For us, a security camera helps. It’s focused on our backyard to monitor the door where we have packages and groceries delivered. It turns out it also has a great shot of our cars parked on the street and of the playset in our backyard. We can hear and see almost everything. But not everyone has that view. And we recognize, too, that a good view doesn’t mean we can act quickly when we need to.

“A window or camera can be useful for a quick check, but they remain a backup,” suggests Smith. “You need to ensure your child knows their boundaries: where they can go, what they can do, what to do if someone talks to them, and when to check back in.”

Is there really “safety in numbers”?

I wondered if my worry was more about being an only child than about modern urban living. In apartment complexes, I was always with a million friends. Other times, I was traveling in a pack with all six of my rowdy cousins. If my kid had siblings to hold her accountable or friends to have her back, would that feel safer? I remember all the times my friends convinced me to do something stupid, and I’m not so sure.

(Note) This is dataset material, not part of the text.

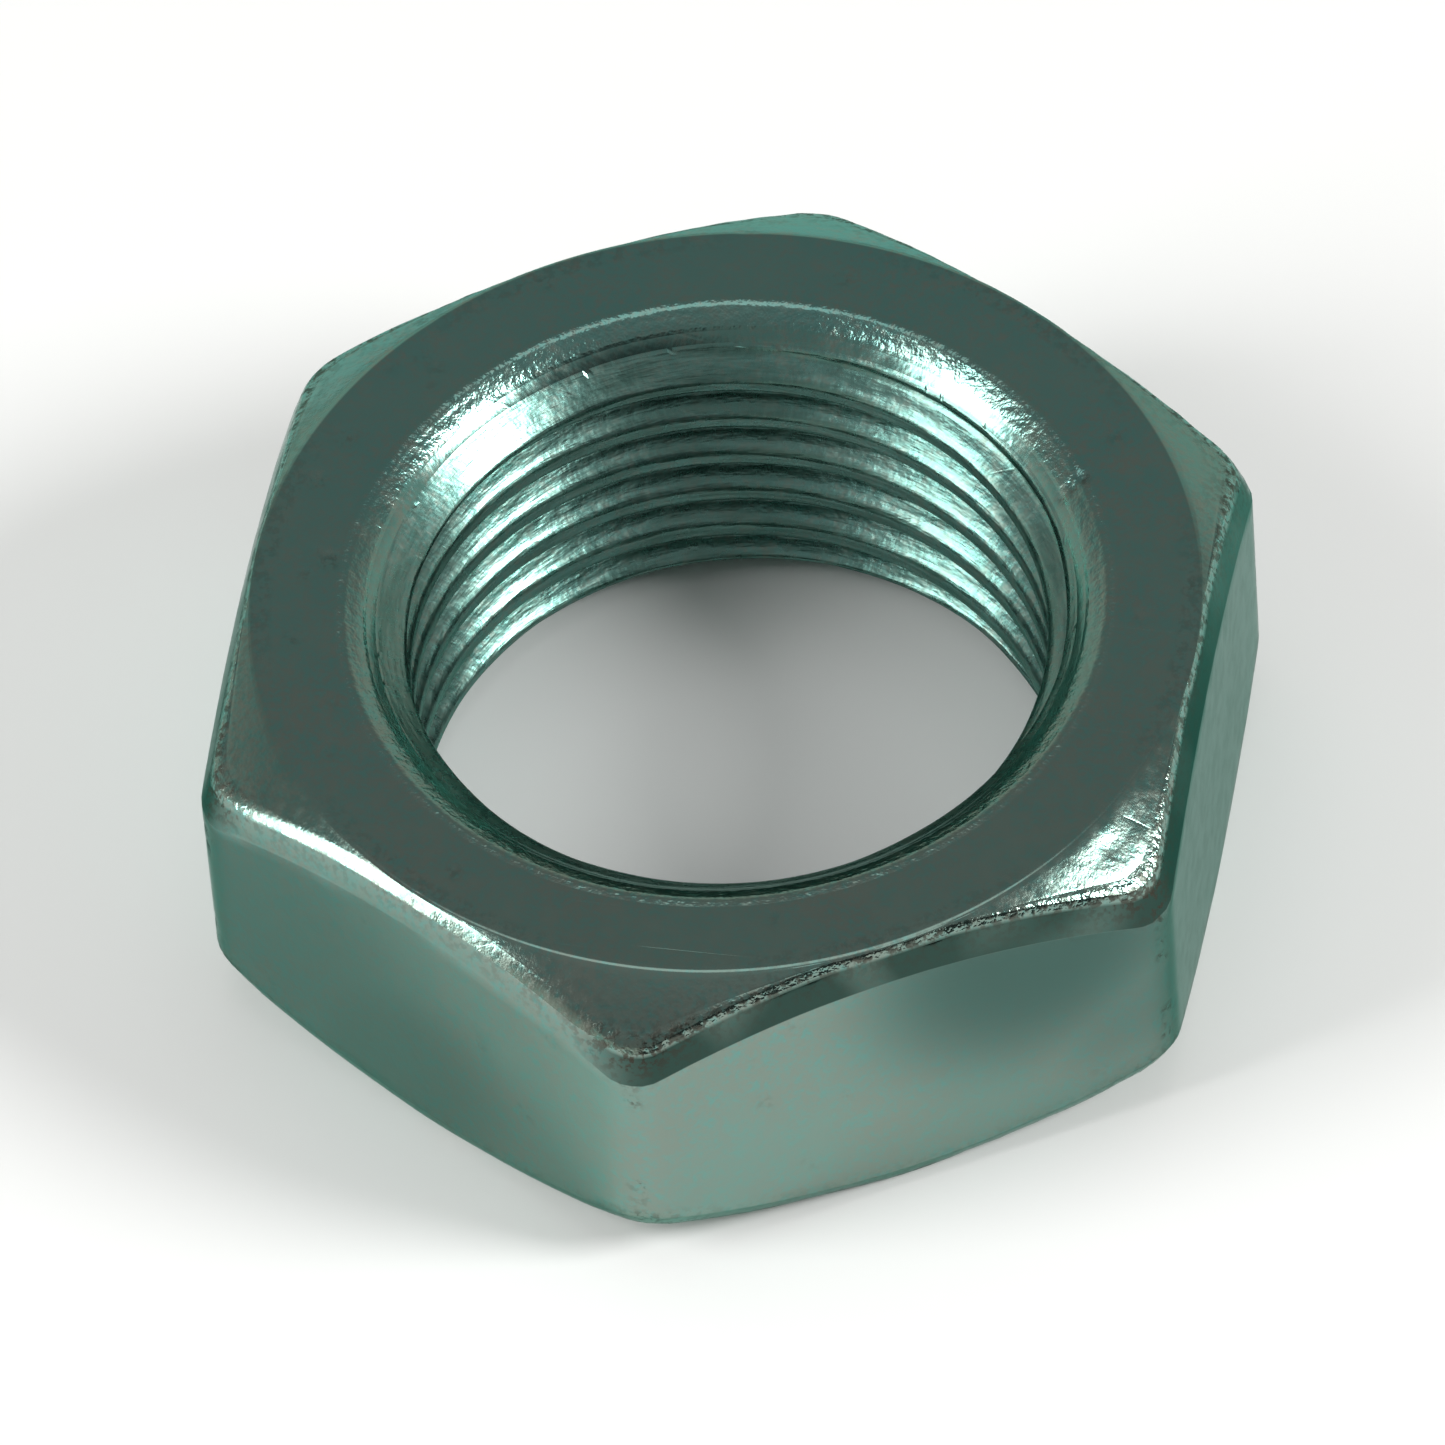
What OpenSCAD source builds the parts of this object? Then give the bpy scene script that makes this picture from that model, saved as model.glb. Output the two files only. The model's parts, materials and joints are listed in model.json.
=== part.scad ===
// Thin hex nut (jam nut), 3/4-16 UNF, double chamfered, with a true right-hand thread.
// One solid piece of steel. Z is the thread axis; the nut rests on z = 0.

/* [Hexagon] */
// Distance across the flats, the spanner size
across_flats = 27; // [26:0.25:32]
// Thickness between the two bearing faces
thickness = 10.2; // [8:0.1:16]
// How far each sharp corner is rounded back towards the axis
corner_trim = 0.24; // [0.05:0.01:0.4]

/* [Chamfers] */
// Gap between the edge of the round bearing face and each flat
face_inset = 0.45; // [0.1:0.05:0.8]
// Slope of the corner chamfers, measured from the bearing face
chamfer_angle = 33; // [20:1:40]

/* [Thread] */
// Major diameter, at the bottom of the thread groove
thread_d = 19.05; // [18.5:0.05:19.1]
// Pitch, the rise of the helix in one turn (16 turns per inch)
pitch = 1.5875; // [1.25:0.0125:1.75]
// Minor diameter, across the crests of the thread
bore_d = 17.65; // [17.4:0.01:17.8]
// Included angle between the flanks of the thread
flank_angle = 60; // [55:1:60]
// Angle at which the middle of the groove crosses the lower face, from +X
thread_start = 122; // [2:5:357]

/* [Countersinks] */
// Diameter of the upper countersink where it meets the bearing face
upper_countersink_d = 21; // [20:0.1:22]
// Diameter of the lower countersink, which is a little smaller
lower_countersink_d = 20; // [19.2:0.1:22]
// Included angle of each countersink
countersink_angle = 100; // [90:1:120]

/* [Quality] */
// Straight steps in one turn of the thread
steps_per_turn = 36; // [24:4:48]

/* [Hidden] */

zinc_colour = [0.62, 0.68, 0.65];
overlap = 1;                              // how far cutting shapes run past the metal
corner_r = across_flats / sqrt(3);        // axis to a sharp corner
rounded_r = corner_r - corner_trim;       // axis to a rounded corner
face_r = across_flats / 2 - face_inset;   // radius of the flat bearing face
root_flat = pitch / 8;                    // width of the flat at the bottom of the groove
groove_mouth_r = bore_d / 2 - pitch / 10; // the groove cutter opens inside the bore

// Half the width of the thread groove at radius r
function groove_half(r) = root_flat / 2 + (thread_d / 2 - r) * tan(flank_angle / 2);

// The four corners of the groove cutter at one step along the helix
function groove_ring(a, z) =
    [for (side = [[groove_mouth_r, -1], [thread_d / 2, -1], [thread_d / 2, 1], [groove_mouth_r, 1]])
        [side[0] * cos(a), side[0] * sin(a), z + side[1] * groove_half(side[0])]];

// Hexagonal bar with its six long edges rounded back; two flats face +X and -X
module hex_bar() {
    intersection() {
        rotate([0, 0, 30])
            cylinder(h = thickness, r = corner_r, $fn = 6);
        cylinder(h = thickness, r = rounded_r, $fn = 120);
    }
}

// Double cone that leaves the round bearing faces and the curved chamfers on the corners
module chamfer_envelope() {
    wide_r = face_r + thickness / tan(chamfer_angle);
    intersection() {
        cylinder(h = thickness, r1 = face_r, r2 = wide_r, $fn = 120);
        cylinder(h = thickness, r1 = wide_r, r2 = face_r, $fn = 120);
    }
}

// Conical lead-in of mouth diameter d that opens downwards, for the face at z = 0
module countersink(d) {
    slope = tan(countersink_angle / 2);
    inner_r = bore_d / 4;
    translate([0, 0, -overlap])
        cylinder(
            h = overlap + (d / 2 - inner_r) / slope,
            r1 = d / 2 + overlap * slope,
            r2 = inner_r,
            $fn = 120
        );
}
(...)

Is there actually safety in numbers?

“Playing with other children can help, but it’s not a safety guarantee,” Smith warns. “Sometimes, kids take more risks when they’re together, because peer pressure is real. The key is whether your child understands the rules and sticks to them, even when they’re excited.”

Does maturity level matter just as much as actual age?

Smith says maturity should factor in just as much as what your neighborhood looks like, whether you have cameras, or if your kid has friends.

“In terms of maturity, look for consistency more than perfection,” advises Smith. “Do they follow instructions? Do they check in as agreed? Do they come inside when asked? Are they generally aware of what’s going on around them? If they do these things most of the time, then they can handle increasing stretches of outside independent play.”

He also says that questioning this milestone is a good thing for parents to do.

“Honestly, it’s a good sign when parents ask these questions and are thinking this through carefully,” Smith offers. “First-time parents, especially, experience everything more intensely. It’s okay to take it step by step and adjust as you go. That’s usually how you build confidence. So if your child asks and they show signs of maturity, then set the boundaries, and get them outside.”

A Checklist To Help You Decide If Your Kid Is Ready

Still looking for a cut-and-dry checklist? Here are some questions to ask before letting your kid play alone outside:

  • Do they talk to strangers?
  • Do they understand the difference between a stranger and a trusted friend?
  • Will they remember to check in at the agreed-upon times?
  • If you set boundaries, will they stay within them?
  • When they’re playing, do they stay relatively aware of what’s happening around them?
  • Can they follow multi-step directions?
  • Are they cautious around streets and driveways?

If your kid is handling these things fairly well, it might be time to cut them a little slack. That doesn’t mean that you immediately let your 5-year-old run the whole neighborhood. It might, however, mean letting them play in the yard on their own while you make a bathroom trip or do dishes near a window.

And if they mess up? If the next thing you know, they’re on the sidewalk chatting with that neighbor with the husky that you’ve never spoken to before? Or they run into the street after a loose ball? Then you might need to reevaluate. But you won’t know if they’re ready until you give them the chance to prove it.

Take a deep breath. Trust that you raised a smart, mature kid. And loosen your grip on the reins.